SHORT PROBLEM -> Every line below must be reproduced exactly. Copy them all.
----- GIVEN DATA -----
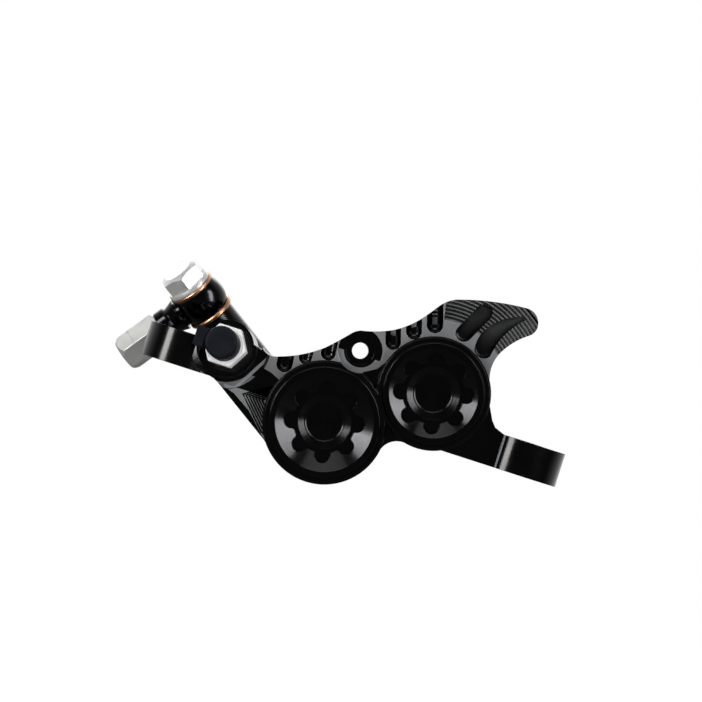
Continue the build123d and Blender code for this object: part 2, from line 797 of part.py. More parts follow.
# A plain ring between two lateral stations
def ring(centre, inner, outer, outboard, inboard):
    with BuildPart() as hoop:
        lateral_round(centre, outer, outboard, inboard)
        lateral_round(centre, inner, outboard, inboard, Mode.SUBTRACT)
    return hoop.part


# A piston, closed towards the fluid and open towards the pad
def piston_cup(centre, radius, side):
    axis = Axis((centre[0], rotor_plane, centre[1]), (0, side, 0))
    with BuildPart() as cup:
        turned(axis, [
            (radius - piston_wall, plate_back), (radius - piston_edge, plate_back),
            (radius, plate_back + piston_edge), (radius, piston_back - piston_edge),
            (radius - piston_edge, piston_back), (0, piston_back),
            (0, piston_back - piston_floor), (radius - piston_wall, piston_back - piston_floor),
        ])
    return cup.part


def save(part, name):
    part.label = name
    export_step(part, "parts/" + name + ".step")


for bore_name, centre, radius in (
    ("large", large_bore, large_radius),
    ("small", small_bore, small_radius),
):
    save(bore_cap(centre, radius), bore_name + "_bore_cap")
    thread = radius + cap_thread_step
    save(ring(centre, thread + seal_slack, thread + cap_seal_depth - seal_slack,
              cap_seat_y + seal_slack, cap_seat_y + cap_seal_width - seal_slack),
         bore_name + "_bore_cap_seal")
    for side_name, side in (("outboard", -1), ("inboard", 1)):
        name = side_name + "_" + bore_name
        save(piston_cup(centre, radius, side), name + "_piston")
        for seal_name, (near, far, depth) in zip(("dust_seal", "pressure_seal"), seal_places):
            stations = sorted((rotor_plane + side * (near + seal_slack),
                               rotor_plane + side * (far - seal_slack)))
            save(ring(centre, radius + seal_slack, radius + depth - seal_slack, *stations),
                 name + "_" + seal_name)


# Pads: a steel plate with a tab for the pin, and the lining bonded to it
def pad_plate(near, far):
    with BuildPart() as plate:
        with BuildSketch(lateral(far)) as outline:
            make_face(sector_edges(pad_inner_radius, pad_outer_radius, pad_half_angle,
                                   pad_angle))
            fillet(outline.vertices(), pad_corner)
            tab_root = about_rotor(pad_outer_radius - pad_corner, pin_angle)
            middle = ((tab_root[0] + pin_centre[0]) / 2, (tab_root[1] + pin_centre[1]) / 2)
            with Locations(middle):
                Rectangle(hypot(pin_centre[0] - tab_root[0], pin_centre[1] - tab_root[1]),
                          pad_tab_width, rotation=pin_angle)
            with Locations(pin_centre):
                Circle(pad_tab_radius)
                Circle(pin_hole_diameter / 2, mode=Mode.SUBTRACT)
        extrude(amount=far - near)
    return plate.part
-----
OUTPUT OF THE TASK ->
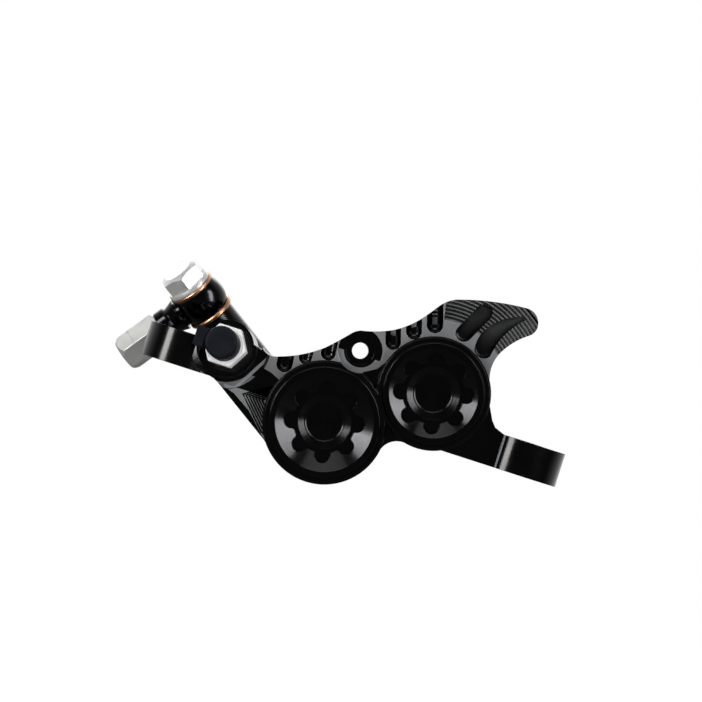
Continue the build123d and Blender code for this object: part 2, from line 797 of part.py. More parts follow.
# A plain ring between two lateral stations
def ring(centre, inner, outer, outboard, inboard):
    with BuildPart() as hoop:
        lateral_round(centre, outer, outboard, inboard)
        lateral_round(centre, inner, outboard, inboard, Mode.SUBTRACT)
    return hoop.part


# A piston, closed towards the fluid and open towards the pad
def piston_cup(centre, radius, side):
    axis = Axis((centre[0], rotor_plane, centre[1]), (0, side, 0))
    with BuildPart() as cup:
        turned(axis, [
            (radius - piston_wall, plate_back), (radius - piston_edge, plate_back),
            (radius, plate_back + piston_edge), (radius, piston_back - piston_edge),
            (radius - piston_edge, piston_back), (0, piston_back),
            (0, piston_back - piston_floor), (radius - piston_wall, piston_back - piston_floor),
        ])
    return cup.part


def save(part, name):
    part.label = name
    export_step(part, "parts/" + name + ".step")


for bore_name, centre, radius in (
    ("large", large_bore, large_radius),
    ("small", small_bore, small_radius),
):
    save(bore_cap(centre, radius), bore_name + "_bore_cap")
    thread = radius + cap_thread_step
    save(ring(centre, thread + seal_slack, thread + cap_seal_depth - seal_slack,
              cap_seat_y + seal_slack, cap_seat_y + cap_seal_width - seal_slack),
         bore_name + "_bore_cap_seal")
    for side_name, side in (("outboard", -1), ("inboard", 1)):
        name = side_name + "_" + bore_name
        save(piston_cup(centre, radius, side), name + "_piston")
        for seal_name, (near, far, depth) in zip(("dust_seal", "pressure_seal"), seal_places):
            stations = sorted((rotor_plane + side * (near + seal_slack),
                               rotor_plane + side * (far - seal_slack)))
            save(ring(centre, radius + seal_slack, radius + depth - seal_slack, *stations),
                 name + "_" + seal_name)


# Pads: a steel plate with a tab for the pin, and the lining bonded to it
def pad_plate(near, far):
    with BuildPart() as plate:
        with BuildSketch(lateral(far)) as outline:
            make_face(sector_edges(pad_inner_radius, pad_outer_radius, pad_half_angle,
                                   pad_angle))
            fillet(outline.vertices(), pad_corner)
            tab_root = about_rotor(pad_outer_radius - pad_corner, pin_angle)
            middle = ((tab_root[0] + pin_centre[0]) / 2, (tab_root[1] + pin_centre[1]) / 2)
            with Locations(middle):
                Rectangle(hypot(pin_centre[0] - tab_root[0], pin_centre[1] - tab_root[1]),
                          pad_tab_width, rotation=pin_angle)
            with Locations(pin_centre):
                Circle(pad_tab_radius)
                Circle(pin_hole_diameter / 2, mode=Mode.SUBTRACT)
        extrude(amount=far - near)
    return plate.part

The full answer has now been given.